Asian stock markets closed mixed on Thursday, with gains in South Korea, Australia and India offset by losses in Japan and subdued trading in Hong Kong. Investors remained cautious ahead of Federal Reserve Chair Jerome Powell’s address at the Jackson Hole symposium, which is expected to shape the outlook for interest rates and global risk sentiment.
Japan and Hong Kong underperform
The Nikkei in Tokyo ended the day 0.6 per cent lower as exporters were pressured by yen strength and profit-taking in technology stocks. Market participants highlighted that the currency’s appreciation has eroded competitiveness for Japan’s major manufacturers, particularly in the electronics and automotive sectors. Hong Kong’s Hang Seng index was little changed, reflecting weakness in property developers and continued uncertainty in the financial sector.
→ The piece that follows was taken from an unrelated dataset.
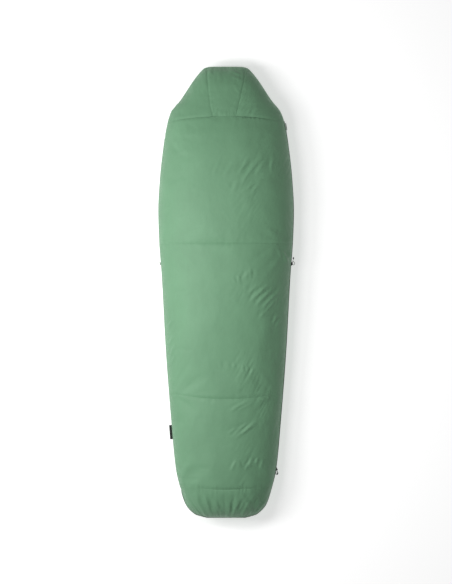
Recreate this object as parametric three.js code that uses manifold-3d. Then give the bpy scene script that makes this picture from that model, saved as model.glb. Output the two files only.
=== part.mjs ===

South Korea, Australia and India provide resilience
In contrast, Seoul’s KOSPI advanced 0.7 per cent, supported by gains in semiconductor companies, which benefitted from expectations of strong demand for memory chips. Australia’s ASX reached a new record high, lifted by the mining sector as iron ore and copper prices held firm. India extended its strong momentum, with the Sensex surpassing 82,000 and the Nifty50 crossing 25,000. Both benchmarks recorded a sixth consecutive day of gains, driven by robust inflows from domestic investors and optimism around corporate earnings.
Regional context and policy backdrop
Analysts noted that Asian markets are operating in a delicate balance. On one hand, strong domestic demand in India and steady commodity support in Australia highlight resilience. On the other, Japan’s exposure to global demand and Hong Kong’s fragile property sector remain weak points. Market direction is increasingly tied to the U.S. monetary policy outlook, which investors see as the primary driver of global liquidity conditions.
Implications for global investors
The divergence across Asia underscores the challenge for global investors seeking exposure to the region. India continues to outperform and attract flows as a growth story, while Japan and Hong Kong face structural headwinds. Short-term positioning is expected to remain cautious until Powell provides clarity on whether the Federal Reserve will deliver a 25-basis point cut in September, or signal greater caution.
Outlook
Asian markets are likely to remain volatile in the coming sessions. If Powell confirms a willingness to ease policy while retaining flexibility, risk appetite could broaden and support underperforming indices. Conversely, any hawkish signals could pressure export-dependent markets further, with Japan most vulnerable. India’s trajectory, however, appears stronger, underpinned by domestic factors less tied to U.S. rates.